On a server with 64GB of RAM and the old percentage-based defaults, dirty_ratio at 20% meant the kernel was willing to accumulate something like 12GB of dirty pages before it slammed the brakes on. And when it slammed them on, it had to push all of that to disk before anyone could write again. On spinning media, or even a busy SSD, that's your one-to-two-second stall, arriving like clockwork as the cache filled and dumped, filled and dumped.

A rack-mounted server seen from the front

the fix: smaller, or better, in bytes

You can see the current values plainly:

sysctl vm.dirty_ratio vm.dirty_background_ratio

The instinct is to just lower the ratios, and that helps. But the percentages scale with RAM, which is exactly the trap, the more memory you add the worse the stall gets. The better tool is the byte-valued siblings, which let you cap the dirty pool in absolute terms regardless of how much RAM the box has:

sysctl -w vm.dirty_background_bytes=$((256 * 1024 * 1024))
sysctl -w vm.dirty_bytes=$((1024 * 1024 * 1024))

Setting either of the _bytes values automatically zeroes its _ratio counterpart, so you're choosing one model or the other, not both. With background flushing starting at 256MB and the hard wall at 1GB, the kernel writes little and often instead of hoarding and dumping. The flushers stay busy in the background, the dirty pool never grows large enough to require a dramatic synchronous purge, and the metronome stops.

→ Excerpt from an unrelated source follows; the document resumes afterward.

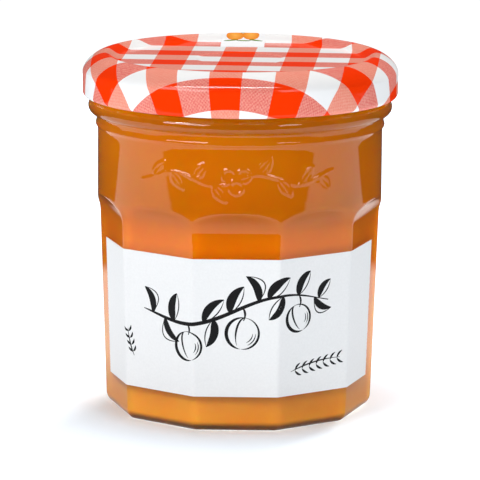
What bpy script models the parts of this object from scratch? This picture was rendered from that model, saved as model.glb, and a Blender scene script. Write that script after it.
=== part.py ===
"""A ten-sided glass jar of jam with a drawn steel lid, a paper label and a paper seal strip.

Metres, +Z up. The origin is the centre of the base that the jar stands on, and -Y is its front.
"""
import math

import bpy

# Glass jar, outside
JAR_HEIGHT = 0.0945
FACETS = 10
CORNER_TO_FLAT = math.cos(math.pi / FACETS)
BASE_CORNER_RADIUS = 0.0333
HEEL_CORNER_RADIUS = 0.0361
HEEL_HEIGHT = 0.0032
FACET_TOP_Z = 0.0533
FACET_TOP_CORNER_RADIUS = 0.0378
RUN_OUT_RADIUS = 0.0090
RUN_OUT_RISE = 0.0085
EDGE_ROUNDING = 0.0009
WALL_RADIUS = 0.0384
WALL_LOW_Z = 0.0560
NECK_RADIUS = 0.03875
NECK_LOW_Z = 0.0780
NECK_STEP = 0.0008
BEAD_RADIUS = 0.0410
BEAD_Z = 0.0827
BEAD_HALF_HEIGHT = 0.00215
FINISH_RADIUS = 0.0392
RIM_ROUNDING = 0.0010
BASE_RING_RADIUS = 0.0270
PUSH_UP_RADIUS = 0.0240
PUSH_UP = 0.0009

# Glass jar, inside
WALL = 0.0024
INNER_RADIUS = WALL_RADIUS - WALL
BASE_THICKNESS = 0.0030
INNER_EDGE_ROUNDING = 0.0030
INNER_HEEL = 0.0030

# Jam
JAM_LEVEL_Z = 0.0900

# Lid
LID_RADIUS = 0.0425
LID_BOTTOM_Z = 0.08535
LID_TOP_Z = 0.0969
LID_SHEET = 0.0004
CREST_RADIUS = 0.0366
SHOULDER_DROP = 0.0049
SHOULDER_POWER = 1.25
PANEL_RADIUS = 0.0330
PANEL_DEPTH = 0.0016
BUTTON_RADIUS = 0.0125
BUTTON_STEP = 0.0010
BUTTON_DEPTH = 0.0003
CURL_RADIUS = 0.0012
CURL_END_ANGLE = -190

# Label and seal strip
PAPER = 0.0003
LABEL_LOW_Z = 0.0097
LABEL_TOP_Z = 0.0470
LABEL_END_Y = -0.0057
STRIP_WIDTH = 0.0120
STRIP_END_Y = 0.0205
STRIP_LOW_Z = 0.0700

GAP = 0.0003
ROUND_STEPS = 64
BEYOND = 0.02


def new_collection(name):
    group = bpy.data.collections.new(name)
    bpy.context.scene.collection.children.link(group)
    return group


def give_finish(thing, name, colour, roughness, metallic=0.0, transmission=0.0):
    material = bpy.data.materials.new(name)
    material.use_nodes = True
    shader = material.node_tree.nodes["Principled BSDF"]
    shader.inputs["Base Color"].default_value = (*colour, 1.0)
    shader.inputs["Roughness"].default_value = roughness
    shader.inputs["Metallic"].default_value = metallic
    shader.inputs["Transmission Weight"].default_value = transmission
    thing.data.materials.append(material)


def oval(centre, half_width, half_height, start, end, steps):
    """Points on an oval's edge, from one angle to another, in degrees from +X."""
    points = []
    for step in range(steps + 1):
        angle = math.radians(start + (end - start) * step / steps)
        points.append((centre[0] + half_width * math.cos(angle),
                       centre[1] + half_height * math.sin(angle)))
    return points


def turned(name, profile, group, steps=ROUND_STEPS, angle=math.tau):
    """A profile of (radius, height) points turned about Z, its outer side listed from top to bottom."""
    mesh = bpy.data.meshes.new(name)
    points = [(radius, 0.0, height) for radius, height in profile]
    mesh.from_pydata(points, [(i, i + 1) for i in range(len(points) - 1)], [])
    thing = bpy.data.objects.new(name, mesh)
    group.objects.link(thing)
    screw = thing.modifiers.new("turn", "SCREW")
    screw.axis = "Z"
    screw.angle = angle
    screw.steps = steps
    screw.render_steps = steps
    screw.use_merge_vertices = True
    screw.merge_threshold = 0.00001
    screw.use_smooth_shade = True
    return thing


def round_corners(thing, width, segments):
    """Round the upright corners between facets, whose sides meet at more than 13 degrees."""
    bevel = thing.modifiers.new("rounded corners", "BEVEL")
    bevel.width = width
    bevel.segments = segments
    bevel.limit_method = "ANGLE"
    bevel.angle_limit = math.radians(13)


def combine(thing, other, operation):
    boolean = thing.modifiers.new(operation.lower(), "BOOLEAN")
    boolean.operation = operation
    boolean.solver = "EXACT"
    boolean.object = other
    other.hide_render = True
    other.display_type = "WIRE"


def faceted(name, inset, low_z, base_inset, heel, group):
    """A ten-sided body: flat base, rounded heel, drafted sides and a hollow flare at their top.

    The sides lie inset inside the jar's outer facets.
    """
    corner_inset = inset / CORNER_TO_FLAT
    outside = WALL_RADIUS + BEYOND
    profile = [(0.0, JAR_HEIGHT + BEYOND), (outside, JAR_HEIGHT + BEYOND)]
    profile.append((outside, FACET_TOP_Z + RUN_OUT_RISE))
    flare_steps = 6
    for step in range(flare_steps, -1, -1):
        rise = RUN_OUT_RISE * step / flare_steps
        flare = RUN_OUT_RADIUS - math.sqrt(RUN_OUT_RADIUS ** 2 - rise ** 2)
        radius = FACET_TOP_CORNER_RADIUS - corner_inset + flare / CORNER_TO_FLAT
        profile.append((radius, FACET_TOP_Z + rise))
    heel_centre = (HEEL_CORNER_RADIUS - corner_inset - base_inset, low_z + heel)
    profile += oval(heel_centre, base_inset, heel, 0, -90, 8)
    profile.append((0.0, low_z))
    return turned(name, profile, group, steps=FACETS)


def make_glass(parts, cutters):
    """The jar: round rim, finish, bead and wall above, ten facets below, hollow to its mouth."""
    profile = [(0.0, JAR_HEIGHT)]
    profile += oval((FINISH_RADIUS - RIM_ROUNDING, JAR_HEIGHT - RIM_ROUNDING),
                    RIM_ROUNDING, RIM_ROUNDING, 90, 0, 3)
    bead_half_width = BEAD_RADIUS - NECK_RADIUS
    profile += oval((NECK_RADIUS, BEAD_Z), bead_half_width, BEAD_HALF_HEIGHT, 70, -86, 11)
    profile += [(NECK_RADIUS, BEAD_Z - BEAD_HALF_HEIGHT - NECK_STEP / 2), (NECK_RADIUS, NECK_LOW_Z)]
    profile += [(WALL_RADIUS + GAP / 3, NECK_LOW_Z - NECK_STEP), (WALL_RADIUS, WALL_LOW_Z)]
    profile += [(WALL_RADIUS, -BEYOND), (BASE_RING_RADIUS, -BEYOND), (BASE_RING_RADIUS, 0.0)]
    profile += [(PUSH_UP_RADIUS, PUSH_UP * 0.8), (0.0, PUSH_UP)]
    glass = turned("jar_glass", profile, parts)

    facets = faceted("cut_facets", 0.0, 0.0, HEEL_CORNER_RADIUS - BASE_CORNER_RADIUS, HEEL_HEIGHT, cutters)
    round_corners(facets, EDGE_ROUNDING, 2)
    combine(glass, facets, "INTERSECT")

    above = JAR_HEIGHT + BEYOND / 2
    mouth = [(INNER_RADIUS + RIM_ROUNDING, above), (INNER_RADIUS + RIM_ROUNDING, JAR_HEIGHT),
             (INNER_RADIUS, JAR_HEIGHT - RIM_ROUNDING)]
    hollow = turned("cut_hollow", [(0.0, above)] + mouth + [(INNER_RADIUS, -BEYOND), (0.0, -BEYOND)], cutters)
    inner_facets = faceted("cut_hollow_facets", WALL, BASE_THICKNESS, INNER_HEEL, INNER_HEEL, cutters)
    round_corners(inner_facets, INNER_EDGE_ROUNDING, 3)
    combine(hollow, inner_facets, "INTERSECT")
    combine(glass, hollow, "DIFFERENCE")
    give_finish(glass, "clear glass", (0.95, 0.97, 0.95), 0.05, transmission=1.0)


def make_jam(parts, cutters):
    """The jam fills the jar's hollow up to its level, just clear of the glass."""
    radius = INNER_RADIUS - GAP
    profile = [(0.0, JAM_LEVEL_Z), (radius, JAM_LEVEL_Z), (radius, -BEYOND), (0.0, -BEYOND)]
    jam = turned("jam", profile, parts)
    facets = faceted("cut_jam_facets", WALL + GAP, BASE_THICKNESS + GAP, INNER_HEEL, INNER_HEEL, cutters)
    round_corners(facets, INNER_EDGE_ROUNDING, 3)
    combine(jam, facets, "INTERSECT")
    give_finish(jam, "orange jam", (0.72, 0.23, 0.02), 0.3)


def lid_outline(lift=0.0):
    """The lid's outer face from the panel's centre to the foot of the skirt, raised off it by lift."""
    panel_z = LID_TOP_Z - PANEL_DEPTH + lift
    button_z = panel_z - BUTTON_DEPTH
    crest_z = LID_TOP_Z + lift
    profile = [(0.0, button_z), (BUTTON_RADIUS - BUTTON_STEP, button_z), (BUTTON_RADIUS, panel_z),
               (PANEL_RADIUS, panel_z)]
    slope_steps = 6
    for step in range(1, slope_steps):
        share = step / slope_steps
        ease = (1 - math.cos(math.pi * share)) / 2
        profile.append((PANEL_RADIUS + (CREST_RADIUS - PANEL_RADIUS) * share,
                        panel_z + (crest_z - panel_z) * ease))
    shoulder_width = LID_RADIUS - CREST_RADIUS + lift
    shoulder_steps = 8
    for step in range(shoulder_steps + 1):
        angle = math.radians(90 * (1 - step / shoulder_steps))
        across = max(math.cos(angle), 0.0) ** SHOULDER_POWER
        profile.append((CREST_RADIUS + shoulder_width * across,
                        crest_z - SHOULDER_DROP * (1 - math.sin(angle) ** SHOULDER_POWER)))
    profile.append((LID_RADIUS + lift, LID_BOTTOM_Z + CURL_RADIUS))
    return profile


def make_lid(parts):
    """The drawn sheet steel lid: sunk panel with a button, raised ring, skirt and curled edge."""
    curl_centre = (LID_RADIUS - CURL_RADIUS, LID_BOTTOM_Z + CURL_RADIUS)
    profile = lid_outline() + oval(curl_centre, CURL_RADIUS, CURL_RADIUS, 0, CURL_END_ANGLE, 8)[1:]
    lid = turned("lid", profile, parts)
    sheet = lid.modifiers.new("sheet", "SOLIDIFY")
    sheet.thickness = LID_SHEET
    sheet.offset = -1.0
    give_finish(lid, "printed steel", (0.80, 0.25, 0.20), 0.3)


def make_label(parts, cutters):
    """Paper wrapped over the five front facets, with its ends part of the way across the last two."""
    draft = (FACET_TOP_CORNER_RADIUS - HEEL_CORNER_RADIUS) / (FACET_TOP_Z - HEEL_HEIGHT)
    profile = []
    for height in (LABEL_TOP_Z, LABEL_LOW_Z):
        corner = HEEL_CORNER_RADIUS + draft * (height - HEEL_HEIGHT)
        profile.append((corner + GAP / CORNER_TO_FLAT, height))
    label = turned("label", profile, parts, steps=FACETS)
    round_corners(label, EDGE_ROUNDING, 2)
    paper = label.modifiers.new("paper", "SOLIDIFY")
    paper.thickness = PAPER
    paper.offset = 1.0
    front = box("cut_label", (-0.1, -0.1, -0.1), (0.1, LABEL_END_Y, 0.1), cutters)
    combine(label, front, "INTERSECT")
    give_finish(label, "label paper", (0.90, 0.91, 0.93), 0.6)


def make_seal_strip(parts, cutters):
    """A narrow paper strip from the lid's panel over its back edge and down onto the jar's wall."""
    wall_face = NECK_RADIUS + GAP
    bead_face = BEAD_RADIUS + GAP
    on_jar = [(bead_face, BEAD_Z), (wall_face, BEAD_Z - 2 * BEAD_HALF_HEIGHT), (wall_face, STRIP_LOW_Z)]
    strip = turned("seal_strip", lid_outline(GAP)[2:] + on_jar, parts)
    paper = strip.modifiers.new("paper", "SOLIDIFY")
    paper.thickness = PAPER
    paper.offset = 1.0
    half = STRIP_WIDTH / 2
    back = box("cut_strip", (-half, STRIP_END_Y, 0.0), (half, 0.1, 0.2), cutters)
    combine(strip, back, "INTERSECT")
    give_finish(strip, "seal paper", (0.92, 0.91, 0.88), 0.6)


def box(name, low, high, group):
    bpy.ops.mesh.primitive_cube_add(size=1.0)
    cube = bpy.context.object
    cube.name = name
    cube.location = [(a + b) / 2 for a, b in zip(low, high)]
    cube.scale = [b - a for a, b in zip(low, high)]
    for old in list(cube.users_collection):
        old.objects.unlink(cube)
    group.objects.link(cube)
    return cube


for thing in list(bpy.data.objects):
    bpy.data.objects.remove(thing, do_unlink=True)
jar_parts = new_collection("jam_jar")
jar_cutters = new_collection("cutters")
make_glass(jar_parts, jar_cutters)
make_jam(jar_parts, jar_cutters)
make_lid(jar_parts)
make_label(jar_parts, jar_cutters)
make_seal_strip(jar_parts, jar_cutters)
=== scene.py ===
"""The looks of a ten-sided glass jar of orange jam with a gingham lid, a paper label and a seal strip."""

import math

import bpy
import numpy as np
from mathutils import Matrix, Vector


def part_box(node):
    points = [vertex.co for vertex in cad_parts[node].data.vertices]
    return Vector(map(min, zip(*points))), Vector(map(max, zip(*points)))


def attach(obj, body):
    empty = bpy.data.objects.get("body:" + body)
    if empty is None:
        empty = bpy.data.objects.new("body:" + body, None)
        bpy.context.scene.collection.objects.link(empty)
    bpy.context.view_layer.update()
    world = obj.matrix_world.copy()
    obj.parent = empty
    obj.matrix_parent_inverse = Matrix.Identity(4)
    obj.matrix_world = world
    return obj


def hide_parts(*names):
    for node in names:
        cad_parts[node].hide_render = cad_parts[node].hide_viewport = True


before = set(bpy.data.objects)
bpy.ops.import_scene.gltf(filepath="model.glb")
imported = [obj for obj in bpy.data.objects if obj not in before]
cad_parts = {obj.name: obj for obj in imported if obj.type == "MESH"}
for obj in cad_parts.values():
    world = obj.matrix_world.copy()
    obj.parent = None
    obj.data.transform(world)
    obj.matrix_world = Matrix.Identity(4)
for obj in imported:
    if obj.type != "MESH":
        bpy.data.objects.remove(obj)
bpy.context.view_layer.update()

# Glass jar
# A pressed and blown jar of clear soda-lime glass. Ten flat facets stand on a rounded heel and run out
# in hollow arcs into a round wall, which ends in a neck with a bead under the lid. Sizes are in mm.
MM = 0.001
JAR_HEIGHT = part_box("jar_glass")[1].z / MM
FACETS = 10
FACET_ANGLE = math.tau / FACETS
CORNER_TO_FLAT = math.cos(FACET_ANGLE / 2)
WALL_RADIUS = 38.4
WALL_THICKNESS = 2.4
NECK_RADIUS = 38.75
NECK_LOW = 77.9
BEAD_RADIUS = 41.0
BEAD_HEIGHT = 82.7
BEAD_HALF = 2.15
FINISH_RADIUS = 39.2
BASE_CORNER = 33.3
HEEL_CORNER = 36.1
HEEL_HEIGHT = 3.2
FACET_TOP = 53.3
FACET_TOP_CORNER = 37.8
RUN_OUT_RADIUS = 9.0
RUN_OUT_RISE = 8.5
FACETS_END = 62.0
OUTER_ROUNDING = 0.007
OUTER_JOINT = 0.3
INNER_ROUNDING = 0.03
INNER_JOINT = 0.8
FLOOR_HEIGHT = 1.8
FLOOR_MIDDLE = 30.0
INNER_HEEL = 1.2
PUSH_UP = 0.9
JAR_STEPS = 280
CROWDING = 0.7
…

The latency graph after the change is the kind of thing you screenshot and feel quietly smug about. Flat, with the periodic spikes simply gone. Make the change persistent in a file under /etc/sysctl.d/ once you've confirmed it, because the one thing worse than a stalling box is a box that stalls again after a reboot because you only ran sysctl -w. The defaults are tuned for a desktop's worth of RAM. The moment your server has tens of gigabytes, they stop being defaults and start being a latency bug waiting for a quiet afternoon to reveal itself.